THE EXERCISE
Copy each line below without leaving any out.

━━ RECORDED DATA

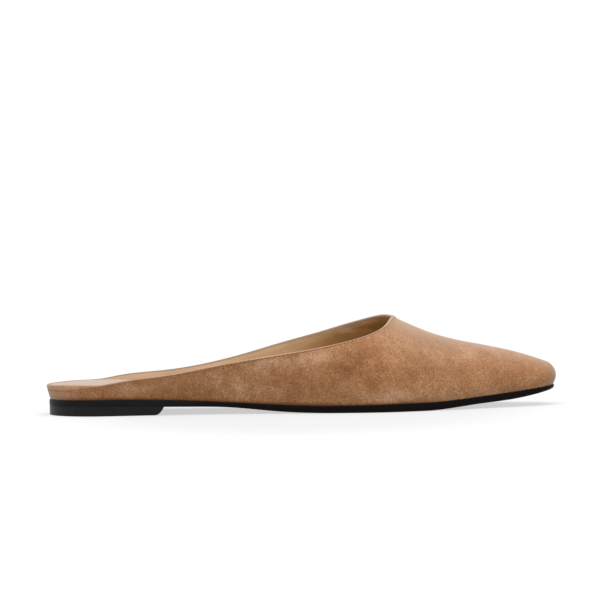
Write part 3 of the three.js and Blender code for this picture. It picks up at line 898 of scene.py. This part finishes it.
def close_ring(ring, pairs, first):
    """Faces straight across a ring, between its pairs of points."""
    faces = []
    for (a, b), (c, d) in zip(pairs, pairs[1:]):
        corners = list(dict.fromkeys((a, c, d, b)))
        if len(corners) > 2:
            faces.append(tuple((ring, corner) for corner in (corners if first else reversed(corners))))
    return faces


def capped(rings, cut_front=False):
    """Faces between rings and straight across the first and the last."""
    pairs = across_pairs(len(rings[0]), cut_front)
    return join_rings(rings, False) + close_ring(0, pairs, True) + close_ring(len(rings) - 1, pairs, False)


def new_object(name, points, faces, material):
    """A smooth object in the scene, of points in metres."""
    mesh = bpy.data.meshes.new(name)
    mesh.from_pydata(points, [], faces)
    mesh.polygons.foreach_set("use_smooth", [True] * len(mesh.polygons))
    mesh.materials.append(material)
    made = bpy.data.objects.new(name, mesh)
    bpy.context.scene.collection.objects.link(made)
    return made


def skin(name, rings, faces, material, seam=None, shades=None):
    """A smooth object of rings of points in the last's millimetres. seam gives each corner's place along
    and off the seam, with one more column than the rings have points. shades are named point values."""
    count = len(rings[0])
    points = (np.concatenate(rings) + ZERO) * MM
    corners = [[r * count + i % count for r, i in face] for face in faces]
    piece = new_object(name, points.tolist(), corners, material)
    if seam is not None:
        layer = piece.data.uv_layers.new(name="seam")
        layer.data.foreach_set("uv", [value for face in faces for r, i in face for value in seam[r][i]])
    for shade, values in (shades or {}).items():
        layer = piece.data.attributes.new(shade, "FLOAT", "POINT")
        layer.data.foreach_set("value", np.concatenate(values))
    body = bmesh.new()
    body.from_mesh(piece.data)
    if body.calc_volume(signed=True) < 0:
        bmesh.ops.reverse_faces(body, faces=body.faces[:])
    body.to_mesh(piece.data)
    body.free()
    return piece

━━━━

WRITTEN RESPONSE
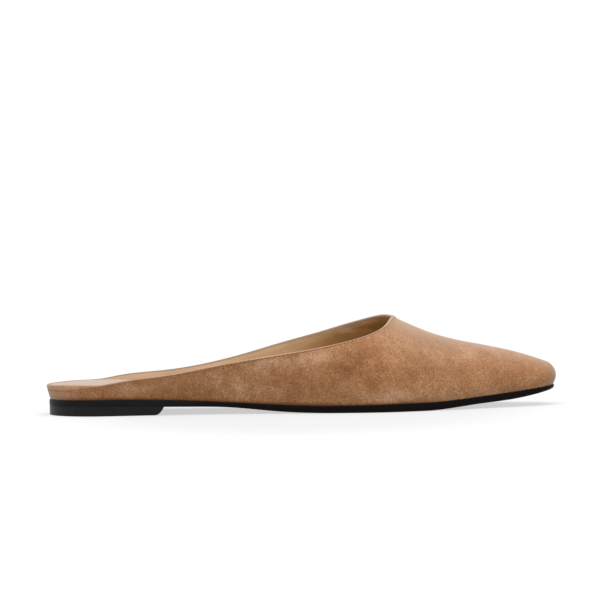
Write part 3 of the three.js and Blender code for this picture. It picks up at line 898 of scene.py. This part finishes it.
def close_ring(ring, pairs, first):
    """Faces straight across a ring, between its pairs of points."""
    faces = []
    for (a, b), (c, d) in zip(pairs, pairs[1:]):
        corners = list(dict.fromkeys((a, c, d, b)))
        if len(corners) > 2:
            faces.append(tuple((ring, corner) for corner in (corners if first else reversed(corners))))
    return faces


def capped(rings, cut_front=False):
    """Faces between rings and straight across the first and the last."""
    pairs = across_pairs(len(rings[0]), cut_front)
    return join_rings(rings, False) + close_ring(0, pairs, True) + close_ring(len(rings) - 1, pairs, False)


def new_object(name, points, faces, material):
    """A smooth object in the scene, of points in metres."""
    mesh = bpy.data.meshes.new(name)
    mesh.from_pydata(points, [], faces)
    mesh.polygons.foreach_set("use_smooth", [True] * len(mesh.polygons))
    mesh.materials.append(material)
    made = bpy.data.objects.new(name, mesh)
    bpy.context.scene.collection.objects.link(made)
    return made


def skin(name, rings, faces, material, seam=None, shades=None):
    """A smooth object of rings of points in the last's millimetres. seam gives each corner's place along
    and off the seam, with one more column than the rings have points. shades are named point values."""
    count = len(rings[0])
    points = (np.concatenate(rings) + ZERO) * MM
    corners = [[r * count + i % count for r, i in face] for face in faces]
    piece = new_object(name, points.tolist(), corners, material)
    if seam is not None:
        layer = piece.data.uv_layers.new(name="seam")
        layer.data.foreach_set("uv", [value for face in faces for r, i in face for value in seam[r][i]])
    for shade, values in (shades or {}).items():
        layer = piece.data.attributes.new(shade, "FLOAT", "POINT")
        layer.data.foreach_set("value", np.concatenate(values))
    body = bmesh.new()
    body.from_mesh(piece.data)
    if body.calc_volume(signed=True) < 0:
        bmesh.ops.reverse_faces(body, faces=body.faces[:])
    body.to_mesh(piece.data)
    body.free()
    return piece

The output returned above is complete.